The actor Aurélien (Patouillard) plays the role of the astrophysicist and philosopher Aurélien (Barrau). By shifting scientific discourse to the body of the artist, and university to theatre, the director François Gremaud awakens our senses to the political urgency of the ecological drama facing us.

We are given a warning right from the outset: “This isn’t going to be much fun”. During a conference hosted at Université de Lausanne in 2019 on the need to take action in order to save the planet, Aurélien Barrau alerted listeners to the “wide-scale extermination” of all living matter, and “the shape of the end of the world” awaiting us and the need to redefine the economic growth that we seek. An admirer of this scientist’s political engagement and poetic language, here François Gremaud attempts to put his own skills as a theatre practitioner at the service of this point of view.
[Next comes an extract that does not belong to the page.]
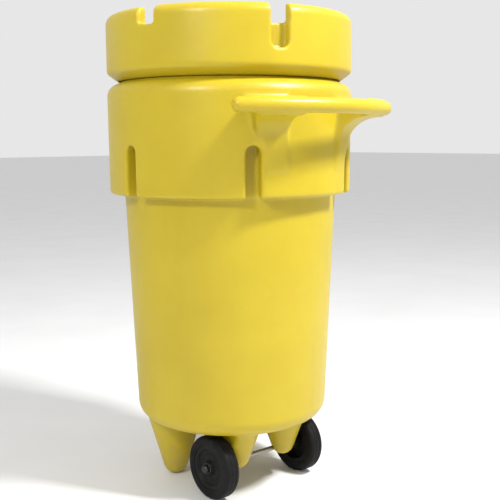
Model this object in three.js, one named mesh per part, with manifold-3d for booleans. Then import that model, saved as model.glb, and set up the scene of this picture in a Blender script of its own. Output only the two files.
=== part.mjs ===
// Overpack salvage drum: a wheeled polyethylene drum with a screw lid and a
// moulded push handle. Millimetres, +Z up. The drum's own axis is vertical at
// x = 0 inside the drum group; the group is shifted in Y so that the origin of
// the whole part is the middle of its footprint, on the ground.
import * as THREE from 'three';
import { mergeVertices } from 'three/addons/utils/BufferGeometryUtils.js';
import Module from 'manifold-3d';

const wasm = await Module();
wasm.setup();

// ---- driving dimensions -------------------------------------------------
const WALL = 6;
const PAST = 10; // how far a cutter reaches past what it cuts
// Flat sides of the round pieces, by size.
const SIDES = { drum: 40, tyre: 32, hub: 24, foot: 16, rod: 16, vent: 12, bar: 10 };
// Flat steps along the rounded edges.
const STEPS = {
  bottom: 4, edge: 2, shoulder: 3, slotEnd: 6, bracket: 5, tip: 3, lidEdge: 4, lidLip: 2, lidRoot: 1, tyre: 3,
};
const WELD = 1e-3; // corners closer than this are one

const FLOOR_Z = 172; // underside of the drum's flat bottom
const FLOOR_R = 202.2;
const BOTTOM_FILLET = 45;
const BODY_TOP_R = 270.8;

const SKIRT_Z = 758; // lower edge of the wide upper band
const SKIRT_LOW_R = 308;
const SKIRT_R = 310;
const SKIRT_EDGE = 8;
const SKIRT_LEAST_EDGE = 1;
const SHOULDER_Z = 1000;
const COLLAR_Z = 1032;
const COLLAR_R = 278;
const COLLAR_POST = 4; // upright stretch that the lid's lower edge almost meets
const SLOT = { width: 36, top: 879, floorR: 272, count: 6 };

const NECK_R = 266; // root of the drum's thread
const MOUTH_R = 256;
const NECK_FOOT_Z = 1042;
const RIM_Z = 1116;
const RIM_CHAMFER = 3;

const LID_R = 310;
const LID_LOW_Z = 1037;
const LID_CHAMFER = { r: 281.5, z: 1058 };
const LID_TOP_Z = 1197;
const LID_BORE_R = 279.5;
const CEILING_Z = 1122;
const DECK_Z = 1154;
const DECK_CROWN = { r: 150, run: 12, rise: 5 };
const LID_RIM_IN_R = 282;
const LID_ROUNDING = { outside: 22, inside: 6, root: 4 }; // radii of the rim's edges
const NOTCH = { width: 45, first: 12, step: 60, count: 6 };
const POCKET = { width: 43, high: 1155, low: 1097, floorR: 288, first: 72, step: 120, count: 3 };
const VENT = { r: 4, at: 200 };

const THREAD = {
  pitch: 32, turns: 1.25, height: 10, rootHalf: 8, crestHalf: 4, bury: 2, runOut: 0.05, steps: 45,
};
const MALE_START = { z: 1062, deg: 0 };
const FLANK_OFFSET = 12.5; // how far the lid's rib lies below the drum's
const FEMALE_START_Z = 1056;

const GASKET = { inR: 252, outR: 274, gap: 0.3 };

const BAR = { r: 17.5, pathR: 395.5, z: 967, halfDeg: 37, steps: 16, endRings: 6 };
const CORBEL_OUTLINE = [ // angle from the handle's middle in degrees, height
  [15.5, 835], [23, 835], [24.5, 860], [26.7, 890], [29.5, 913], [31.5, 949], [33, 985], [15.5, 985],
];
const CORBEL = {
  lowZ: 830, lowR: 310, footR: 316, footZ: 884, fillZ: 945, fillR: 390, innerR: 290, outerR: 415,
};

const LEG = { x: 112, y: -105, tipR: 34, flatR: 12, tipZ: 0, topZ: 195, slope: 0.29 };
const BOSS = {
  x: 78, y: 114, tipR: 30, flatR: 0, tipZ: 64, topZ: 195, slope: 0.36, faceX: 117, wall: 10, hollowZ: 100,
};

const AXLE = { r: 6, y: 100, z: 80, halfLength: 175.8, play: 0.4 };
const TYRE = { r: 80, seatR: 56, innerX: 124.5, outerX: 166, edge: 11, shoulder: 4, dish: 2 };
const HUB = { r: 55.5, rimIn: 47, innerX: 127.5, outerX: 163, boreR: 9.2, bossR: 17 };
const HUB_BOSS = { innerX: 121, outerX: 167 };
const WEB = { innerX: 150, outerX: 156, fillet: 5 };
const BUSH = { r: 8.9, boreR: 6.5, flangeR: 13, flange: 1.6, depth: 18 };
const WASHER = { r: 14, boreR: 6.4, thick: 1.6 };
const NUT = { r: 11, boreR: 6.3, skirt: 7, cap: 2.4, bevel: 2, crownR: 8, crownDrop: 0.6 };
const FIT_GAP = 0.3;

const AXIS_Y = -(BAR.pathR + BAR.r - SKIRT_R) / 2;

// ---- helpers ------------------------------------------------------------
const rad = THREE.MathUtils.degToRad;
const deg = THREE.MathUtils.radToDeg;
const point = (x, y) => new THREE.Vector2(x, y);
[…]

In contrast to Phèdre ! and Giselle… (both of which feature on this year’s Festival programme), he confers the fine art of the incongruous and the joy of sharing to a performer who never fails to take him by surprise, in this instance Aurélien Patouillard. On a bare stage, Aurélien the actor, himself a trained physician, lends his responsive body to the wise words of the brilliant orator, the other Aurélien. By means of this shift, the gravity of the alert reveals the absurdity of the situation and enables the heart to potentially recognize what reason finds hard to believe.